++++ Data

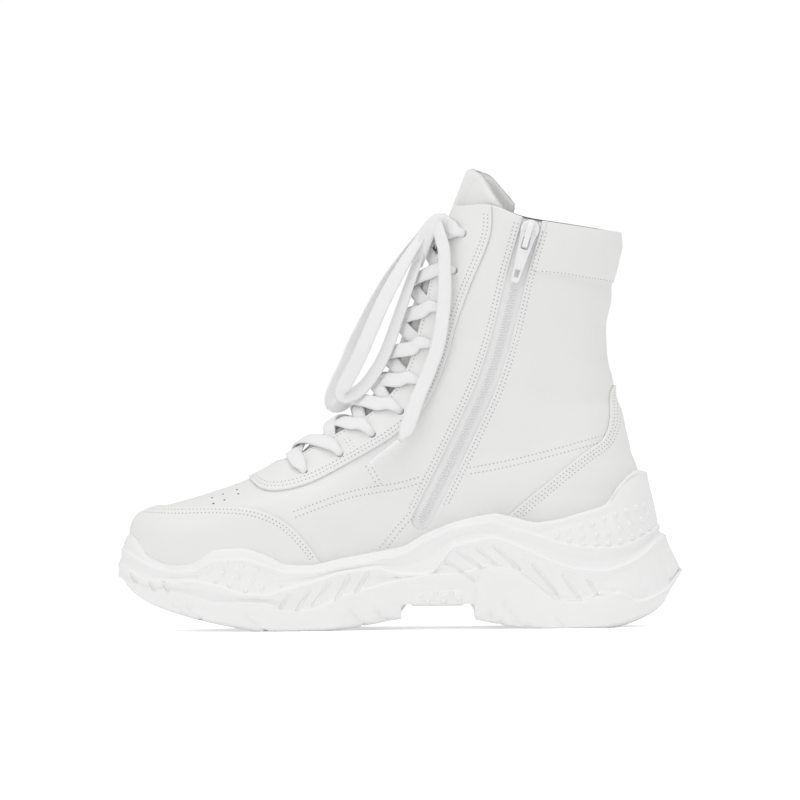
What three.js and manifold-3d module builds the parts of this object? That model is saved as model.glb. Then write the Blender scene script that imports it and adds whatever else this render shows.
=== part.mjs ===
// A high platform sneaker for the right foot, laced in front and zipped on the inner side.
// Millimetres. The toe points to -X, the inner (medial) side is -Y, and +Z is up.
// The origin is on the ground under the middle of the sole.
import * as THREE from 'three';
import { mergeVertices } from 'three/addons/utils/BufferGeometryUtils.js';
import Module from 'manifold-3d';

const wasm = await Module();
wasm.setup();

// Driving dimensions
const shoeLength = 300; // toe bumper to heel flare
const ballWidth = 90; // the upper across the ball of the foot
const soleMargin = 8.5; // how far the sole's sides stand out from the upper across the ball
const soleWidth = ballWidth + 2 * soleMargin;
const ankleWidth = 66; // the shaft at its narrowest
const shaftHeight = 162; // heel seat to the back of the collar
const ballPlatform = 27; // ground to the foot bed under the ball
const heelPlatform = 47; // ground to the foot bed under the heel
const toeLift = 6; // how far the bed turns up towards the toe
const cupHeight = 30; // the measure that the sole's side wall rises by above the bed
const wall = 2; // leather and lining
const overlayThickness = 1.2; // leather of a panel that is sewn on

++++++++

Extract all lines containing the word "manifold".

The output
What three.js and manifold-3d module builds the parts of this object? That model is saved as model.glb. Then write the Blender scene script that imports it and adds whatever else this render shows.
import Module from 'manifold-3d';